Le Parvis, à Pau, accueille une monographie consacrée à l’immense photographe français disparu en 2009 Willy Ronnis, avec « WILLY RONIS PAR WILLY RONIS ».
Ce fut une exposition, en 2018, au Pavillon Carré de Baudouin, à Ménilmontant, dans le XXe arrondissement de Paris, puis une somme de 600 pages, publiée chez Flammarion, en 2024, sous-titrée : « Le regard inédit du photographe sur son œuvre ».
Sacré exercice au regard du corpus de cet enfant de la butte Montmartre, né en 1910, disparu en 2009, rattaché au courant « humaniste » de la photographie.

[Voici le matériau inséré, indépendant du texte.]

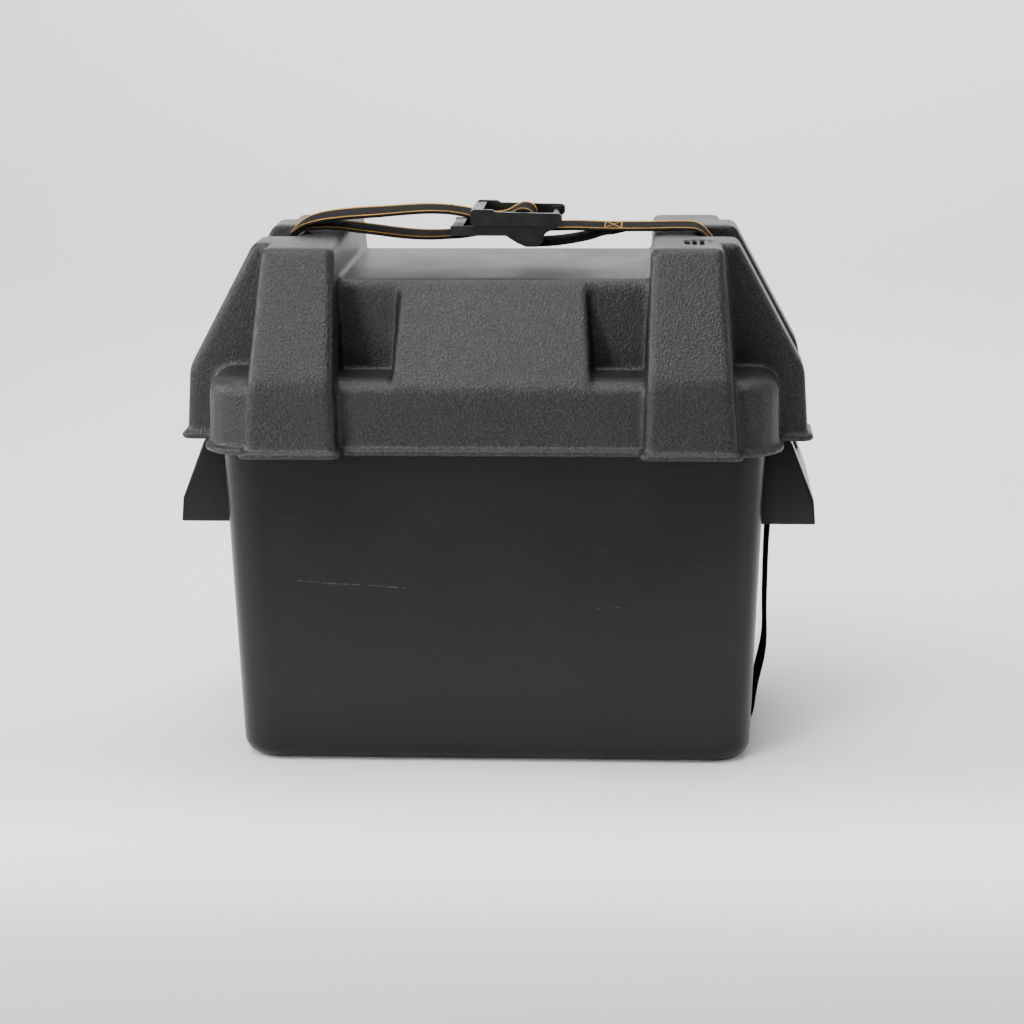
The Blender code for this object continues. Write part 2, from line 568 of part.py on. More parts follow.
def build():
    clear_scene()
    poly = material("black_polypropylene", (0.030, 0.030, 0.032), 0.42)
    grain = material("grained_polypropylene", (0.045, 0.045, 0.047), 0.55)
    web = material("webbing", (0.016, 0.016, 0.018), 0.85)
    nylon = material("buckle_nylon", (0.020, 0.022, 0.026), 0.38)
    case = material("case_plastic", (0.055, 0.056, 0.060), 0.45)
    cap = material("cap_plastic", (0.020, 0.020, 0.022), 0.5)
    lead = material("lead", (0.32, 0.33, 0.35), 0.55, 0.9)
    oxide = material("lead_dioxide", (0.10, 0.055, 0.035), 0.9)
    steel = material("stainless_steel", (0.60, 0.60, 0.60), 0.3, 1.0)
    box_base(poly)
    box_lid(grain)
    webbing(web)
    buckle(nylon, steel)
    battery_case(case)
    battery_cover(case)
    elements(lead, oxide)
    vent_bar("vent_bar_left", (0, 1, 2), cap)
    vent_bar("vent_bar_right", (3, 4, 5), cap)
    terminal("negative", cell_centre(0), lead, steel)
    terminal("positive", cell_centre(CELLS - 1), lead, steel)
    for name in ("strap_left", "strap_tail"):
        set_origin(name, -HINGE_X, 0, HINGE_Z)
    for name in ("strap_right", "buckle_frame", "buckle_pin", "strap_frame_run"):
        set_origin(name, HINGE_X, 0, HINGE_Z)
    for name in ("buckle_lever", "strap_lever_loop"):
        set_origin(name, PIVOT[0], 0, PIVOT[1])
    for tag, i in (("negative", 0), ("positive", CELLS - 1)):
        set_origin(f"wing_nut_{tag}", cell_centre(i), POST_Y, COVER_TOP)


build()
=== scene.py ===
"""Looks of the strapped battery box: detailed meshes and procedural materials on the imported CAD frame."""

import json
import math

import bmesh
import bpy
import numpy as np
from mathutils import Euler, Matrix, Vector


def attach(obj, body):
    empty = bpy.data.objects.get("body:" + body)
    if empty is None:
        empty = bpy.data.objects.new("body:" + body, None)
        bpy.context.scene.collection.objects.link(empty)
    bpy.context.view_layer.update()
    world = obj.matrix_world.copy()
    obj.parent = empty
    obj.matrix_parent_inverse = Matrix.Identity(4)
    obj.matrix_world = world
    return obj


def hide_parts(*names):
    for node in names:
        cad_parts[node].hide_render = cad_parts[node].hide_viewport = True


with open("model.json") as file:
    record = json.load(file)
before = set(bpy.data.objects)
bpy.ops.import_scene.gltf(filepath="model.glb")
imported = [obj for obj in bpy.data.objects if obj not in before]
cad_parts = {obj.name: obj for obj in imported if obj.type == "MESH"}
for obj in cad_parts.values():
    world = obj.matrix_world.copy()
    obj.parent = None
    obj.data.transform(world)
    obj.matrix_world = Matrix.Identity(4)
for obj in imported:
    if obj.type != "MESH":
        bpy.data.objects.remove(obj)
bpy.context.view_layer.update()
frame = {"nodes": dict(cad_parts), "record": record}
NODES = frame["nodes"]
MM = 0.001

# ---------------------------------------------------------------- sizes shared with the CAD, mm
TUB_HX, TUB_HY = 137.0, 91.5
DRAFT_X, DRAFT_Y = 6.5 / 160.0, 5.0 / 160.0
TUB_TOP, TUB_WALL, TUB_FLOOR = 202.0, 3.0, 5.6
TUB_CORNER_R, TUB_FOOT_R = 20.0, 10.0
WING_HY, WING_WALL, SLOT_HY = 54.0, 3.0, 29.0
HINGE_X, HINGE_Z = 155.6, 170.0
WEB_W, WEB_T = 37.8, 1.5
CELL_PITCH = 251.0 / 6 - 10.0 / 6 + 2.0
POST_X, POST_Y = 2.5 * CELL_PITCH, -55.0


# ---------------------------------------------------------------- node helpers
def new_material(name):
    mat = bpy.data.materials.new(name)
    mat.use_nodes = True
    tree = mat.node_tree
    return mat, tree, tree.nodes["Principled BSDF"]


def node(tree, kind):
    return tree.nodes.new(kind)


def link(tree, a, b):
    tree.links.new(a, b)


def coords(tree, output="Object"):
    return node(tree, "ShaderNodeTexCoord").outputs[output]


def noise(tree, vector, scale, detail=3.0, rough=0.5):
    tex = node(tree, "ShaderNodeTexNoise")
    tex.inputs["Scale"].default_value = scale
    tex.inputs["Detail"].default_value = detail
    tex.inputs["Roughness"].default_value = rough
    link(tree, vector, tex.inputs["Vector"])
    return tex.outputs["Fac"]


def cells(tree, vector, scale, feature="SMOOTH_F1"):
    tex = node(tree, "ShaderNodeTexVoronoi")
    tex.feature = feature
    tex.inputs["Scale"].default_value = scale
    link(tree, vector, tex.inputs["Vector"])
    return tex.outputs["Distance"]


def ramp(tree, value, low, high, a, b):
    """Maps value from low..high to a..b, clamped."""
    made = node(tree, "ShaderNodeMapRange")
    for key, v in zip(("From Min", "From Max", "To Min", "To Max"), (low, high, a, b)):
        made.inputs[key].default_value = v
    link(tree, value, made.inputs["Value"])
    return made.outputs["Result"]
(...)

Loin des clichés léchés et mis en scène de Robert Doisneau, le travail de Willy Ronis, par ailleurs féru de musique, de dessin et de peinture, est à la croisée de plusieurs pratiques — photoreportage (il entre en 1946 à l’Agence Rapho), portrait, photographie de rue —, mais aussi d’incessantes recherches formelles et de nombreuses commandes (Point de vue, L’Écran français, Le Monde illustré, Time, Life, Vogue, Air France).

Successivement, en 1983, 1989, puis en 2006, Willy Ronis fait don de l’ensemble de son œuvre à l’État français. Pour accompagner ce geste, il rassemble dans des albums une sélection de ses meilleures photographies ; écrivant pour chacune un commentaire fait de souvenirs et d’anecdotes, s’attachant aux conditions de la prise de vue et aux informations relatives au tirage.
Cet œil, qui s’éteint à quelques mois de son centième anniversaire, aura traversé le XXe siècle français, capturant dans un méticuleux noir et blanc mutations, mouvements sociaux, conflits, guerres, mais aussi et souvent sa ville natale et son petit peuple. Proche du Parti communiste français (il publiera dans Regards ou dans L’Humanité), il a su immortaliser les gens de peu avec grâce et générosité, confessant au passage que « le photographe peut dénoncer des choses, mais il ne doit pas avoir la prétention de changer les choses ».

Cette attention ne l’empêchera nullement de capturer les figures artistiques de son temps (Picasso, Prévert, Cocteau, Montand) ni des scènes de vie dont un Nu provençal, saisi l’été 1949, à Gordes, dans le Lubéron. Le modèle de cette photographie légendaire n’est autre que sa femme Marie-Anne se rafraîchissant après sa sieste. « Dans mes photos impromptues, ce n’était jamais donné d’avance, jamais sûr à 100%. Là, il n’y avait pas de risque de ratage. Cette photo-là était facile à faire, elle m’était offerte. »

Tombé dans les limbes durant les années 1970, le voilà reconnu ainsi que sa place dans l’histoire de la photographie la décennie suivante : invité d’honneur aux Rencontres d’Arles en 1980, l’ouvrage Sur le fil du hasard, publié en 1981 chez Contrejour, la maison d’édition de Claude Nori. « La photographie, c’est l’émotion », répétait-il.
Marc A. Bertin
Informations pratiques
« Willy Ronis par Willy Ronis »
jusqu’au samedi 14 juin,
Le Parvis Espace Culturel E. Leclerc Tempo, Pau (64).